The protesters, including leftists, liberals and staunch opponents of Morsi and his party, the Muslim Brotherhood, have grown into an increasingly assertive opposition bloc in recent days, since Morsi issued an edict granting himself powers above any court.
On Tuesday, hundreds of thousands of the president's opponents gathered in Tahrir Square here, denouncing Morsi as a new dictator and the Muslim Brotherhood as a secretive group, narrowly focused on its own survival.
"Egypt for all Egyptians!" protesters chanted on Friday.
Morsi has said the edict is temporary and intended to protect a number of his efforts, including passing the constitution and replacing the general prosecutor, from interference by judges on the Constitutional Court appointed by deposed president Hosni Mubarak.

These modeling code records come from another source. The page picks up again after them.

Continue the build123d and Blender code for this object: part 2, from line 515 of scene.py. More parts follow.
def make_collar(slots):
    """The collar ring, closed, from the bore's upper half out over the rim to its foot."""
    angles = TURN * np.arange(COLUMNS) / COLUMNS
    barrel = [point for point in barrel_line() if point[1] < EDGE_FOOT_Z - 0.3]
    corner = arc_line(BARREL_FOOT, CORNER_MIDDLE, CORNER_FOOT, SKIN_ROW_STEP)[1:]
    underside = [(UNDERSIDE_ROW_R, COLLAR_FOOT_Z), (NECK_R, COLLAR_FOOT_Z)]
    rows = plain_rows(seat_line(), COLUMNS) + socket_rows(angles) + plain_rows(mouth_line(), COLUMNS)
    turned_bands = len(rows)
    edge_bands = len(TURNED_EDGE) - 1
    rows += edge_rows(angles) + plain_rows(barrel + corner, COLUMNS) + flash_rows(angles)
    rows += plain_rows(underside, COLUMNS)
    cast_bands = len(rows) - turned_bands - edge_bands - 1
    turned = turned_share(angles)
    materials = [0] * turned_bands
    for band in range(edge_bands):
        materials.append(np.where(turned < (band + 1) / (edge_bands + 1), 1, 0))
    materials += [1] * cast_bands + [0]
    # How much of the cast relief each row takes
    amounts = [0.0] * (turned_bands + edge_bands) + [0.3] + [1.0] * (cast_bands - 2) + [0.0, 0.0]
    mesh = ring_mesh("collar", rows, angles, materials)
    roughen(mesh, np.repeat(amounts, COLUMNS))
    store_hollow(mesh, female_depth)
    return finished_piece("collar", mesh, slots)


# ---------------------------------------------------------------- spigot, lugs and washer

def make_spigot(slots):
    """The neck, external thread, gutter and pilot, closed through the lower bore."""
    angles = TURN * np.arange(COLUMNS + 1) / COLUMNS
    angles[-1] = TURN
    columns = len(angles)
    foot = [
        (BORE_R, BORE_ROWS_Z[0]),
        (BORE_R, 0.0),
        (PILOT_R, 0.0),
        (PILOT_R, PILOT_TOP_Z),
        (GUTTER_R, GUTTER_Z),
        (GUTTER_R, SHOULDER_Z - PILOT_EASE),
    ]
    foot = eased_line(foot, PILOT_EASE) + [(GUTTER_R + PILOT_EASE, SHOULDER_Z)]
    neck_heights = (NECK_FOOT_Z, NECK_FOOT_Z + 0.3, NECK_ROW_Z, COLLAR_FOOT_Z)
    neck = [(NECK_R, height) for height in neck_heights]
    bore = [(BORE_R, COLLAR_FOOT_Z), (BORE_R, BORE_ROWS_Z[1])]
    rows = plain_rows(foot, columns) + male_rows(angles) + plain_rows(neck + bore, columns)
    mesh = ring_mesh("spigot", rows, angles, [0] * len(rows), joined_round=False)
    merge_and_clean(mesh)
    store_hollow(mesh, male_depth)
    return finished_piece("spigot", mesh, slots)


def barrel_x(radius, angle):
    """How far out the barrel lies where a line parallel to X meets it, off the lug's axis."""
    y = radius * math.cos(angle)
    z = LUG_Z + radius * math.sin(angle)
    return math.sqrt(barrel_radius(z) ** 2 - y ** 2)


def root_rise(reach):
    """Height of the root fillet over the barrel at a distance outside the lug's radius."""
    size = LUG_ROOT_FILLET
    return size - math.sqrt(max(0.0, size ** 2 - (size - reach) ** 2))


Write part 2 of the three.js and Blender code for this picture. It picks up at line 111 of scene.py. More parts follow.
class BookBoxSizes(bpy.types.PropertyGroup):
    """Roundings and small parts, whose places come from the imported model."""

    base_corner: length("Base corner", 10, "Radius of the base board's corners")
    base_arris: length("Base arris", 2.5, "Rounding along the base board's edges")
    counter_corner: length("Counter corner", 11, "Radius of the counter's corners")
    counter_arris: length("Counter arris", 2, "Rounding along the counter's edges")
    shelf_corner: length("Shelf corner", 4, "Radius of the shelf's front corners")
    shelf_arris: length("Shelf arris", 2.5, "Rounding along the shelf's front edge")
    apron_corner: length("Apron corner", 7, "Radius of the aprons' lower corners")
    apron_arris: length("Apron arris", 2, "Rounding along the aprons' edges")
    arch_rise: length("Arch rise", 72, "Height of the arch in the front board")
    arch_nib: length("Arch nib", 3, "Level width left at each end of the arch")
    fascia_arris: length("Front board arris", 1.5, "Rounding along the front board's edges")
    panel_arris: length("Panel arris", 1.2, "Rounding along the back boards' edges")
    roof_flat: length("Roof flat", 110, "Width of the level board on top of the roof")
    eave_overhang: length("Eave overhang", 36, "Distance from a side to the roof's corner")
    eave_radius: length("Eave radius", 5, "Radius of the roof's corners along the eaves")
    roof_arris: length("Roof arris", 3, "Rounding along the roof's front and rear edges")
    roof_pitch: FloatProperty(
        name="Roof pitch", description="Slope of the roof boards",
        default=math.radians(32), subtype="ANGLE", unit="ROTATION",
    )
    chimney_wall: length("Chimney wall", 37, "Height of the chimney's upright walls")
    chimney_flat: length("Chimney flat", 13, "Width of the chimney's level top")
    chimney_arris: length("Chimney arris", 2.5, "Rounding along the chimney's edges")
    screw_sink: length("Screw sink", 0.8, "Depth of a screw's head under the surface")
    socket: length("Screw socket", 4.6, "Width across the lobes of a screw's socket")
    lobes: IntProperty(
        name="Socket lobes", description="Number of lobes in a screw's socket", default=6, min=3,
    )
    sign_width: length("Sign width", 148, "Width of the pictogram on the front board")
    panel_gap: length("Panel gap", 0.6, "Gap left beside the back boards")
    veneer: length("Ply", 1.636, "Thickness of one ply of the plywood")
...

The president and his supporters have yet to provide any proof that meddling by the court was imminent. Even so, on Thursday, the largely Islamist constituent assembly raced through the process of approving a draft constitution — filled, human rights groups and analysts said, with ambiguities and holes.
The result would fulfil some central demands of the revolution: the end of Egypt's all-powerful presidency, a stronger Parliament and provisions against torture or detention without trial. But it would also give Egypt's generals much of the power and privilege they had during the Mubarak era and would reject the demands of ultraconservative Salafis to impose puritanical moral codes.